When An Agreement May Not Be The Best Fit
If you need only minor flexibility or have a small team, you might achieve your goals by relying on the relevant award and ensuring your contracts and policies are clear and compliant. Tightening up rosters, classifications and communication - without changing the instrument - can be a simpler path for some employers. If you later find persistent gaps, you can revisit enterprise bargaining with a stronger business case.
Practical Tips For A Smoother Process
- Start with a crisp list of the operational outcomes you’re seeking and why.
- Map those outcomes against award requirements early to avoid BOOT issues later.
- Communicate early and often - explain proposals, invite feedback, and document the process.
- Keep drafting plain and practical so managers and employees can follow it.

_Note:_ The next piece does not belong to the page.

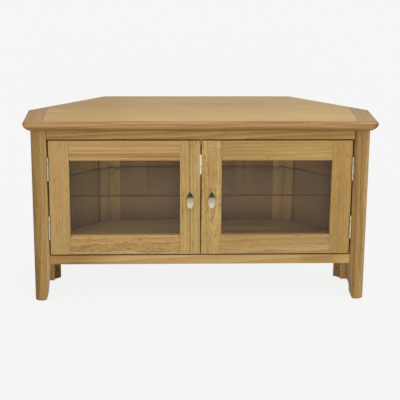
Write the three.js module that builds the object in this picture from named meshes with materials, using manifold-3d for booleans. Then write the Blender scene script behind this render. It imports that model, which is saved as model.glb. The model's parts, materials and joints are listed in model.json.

- Plan your implementation checklist before approval - payroll, rosters, contracts, onboarding and training.
If bargaining touches individual terms or day‑to‑day practices, loop in your leaders so changes are workable on the ground. Good implementation is where agreements succeed or fail.
Key Takeaways
- FWC enterprise agreements let you tailor pay and conditions for your workplace, but they must leave each employee better off overall than the relevant award and always respect the NES.
- The core steps are: commence bargaining and issue the NERR, negotiate in good faith, provide a seven‑day access period, hold a genuine vote, and apply to the FWC for approval.
- Agreements have a nominal term (up to four years) but continue operating after that date until they’re replaced or terminated according to the Fair Work Act.
- Compliance doesn’t stop at approval - align Employment Contracts, update policies, get payroll and rostering right, and keep accurate records.
- Surround your agreement with the right framework, including a practical Workplace Policy suite, a Staff Handbook and a compliant Privacy Policy if you collect personal information.
- Common pitfalls include process missteps (NERR, access period, explanations), ambiguous drafting and undercutting award minima. Careful planning and legal guidance reduce those risks.